Vdd pad 201, address signal pads 202 through 205, and Vss pad 206 are arranged in a single array at a spaced interval between adjacent ones thereof. Bond fingers 211 through 216 are disposed at respective vertical positions aligned with Vdd pad 201, address signal pads 202 through 205, and Vss pad 206, respectively. Vdd pad 201 and bond finger 211 are connected to each other by wire 221. Vss pad 206 and bond finger 216 are connected to each other by wire 226. Address signal pads 202 through 205 are connected to respective bond fingers 212 through 215 by respective wires 222 through 225.
In one array of pads, the ratio of the number of successive signal pads to a Vss pad or a Vdd pad is defined as “SG ratio” which means the ratio between signals and ground (or power supply).
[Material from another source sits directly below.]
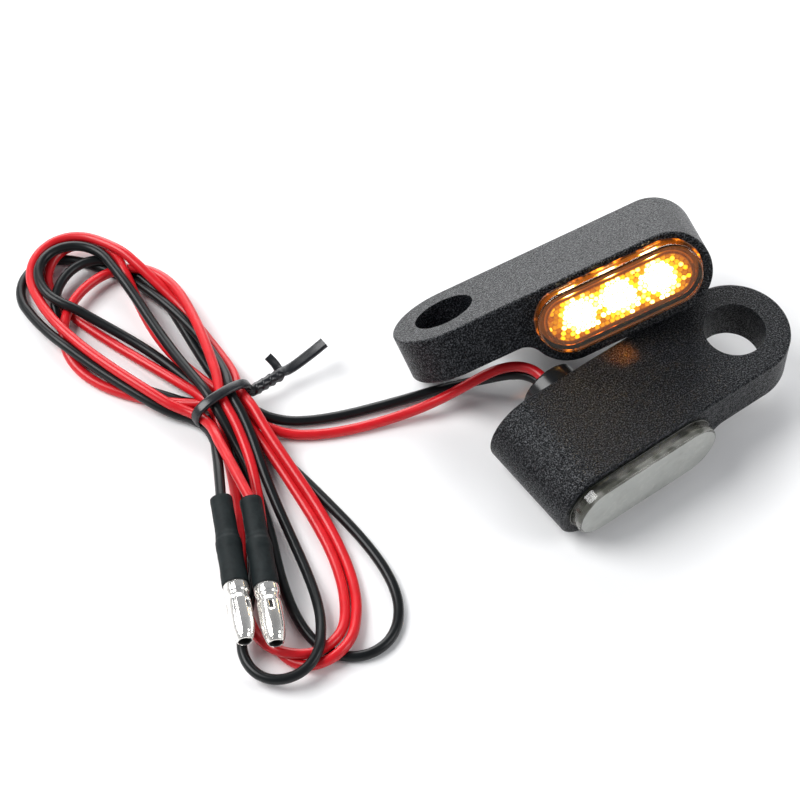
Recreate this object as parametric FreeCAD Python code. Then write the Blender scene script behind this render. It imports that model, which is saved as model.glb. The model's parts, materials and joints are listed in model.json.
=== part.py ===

In the structural example shown in FIG. 3, since there is one Vdd pad or Vss pad for four address signal pads, the SG ratio is 4:1. The SG ratio of the numbers of bond fingers which connect these pads to the bond fingers is also 4:1. The SG ratio is similarly defined for address signal pads and wires which are not illustrated.
According to the PoP structure, the command interconnects and the address interconnects often extend longer parallel to the principal surface of package board 50 than the data interconnects due to the interconnect density and interconnect limitations. Furthermore, since each of wires 221 through 226 shown in FIG. 3 has a parasitic inductance as shown in FIG. 4 of the accompanying drawings, and the SG ratio of the CA pad array is 4:1 as described above with reference to FIG. 3, which is smaller than the SG ratio of the DQ pad array, the wires have a low power feeding capability and each develop a parasitic inductance between itself and an adjacent wire. As the loop inductance between S (signal) and G (ground) wires is large, the wires are subject to large noise and jitter.
According to the LPDDR2 (Low Power Double Data Rate 2) standards, since address interconnects transfer signals at a double rate, it is important to reduce such noise and jitter for better signal quality.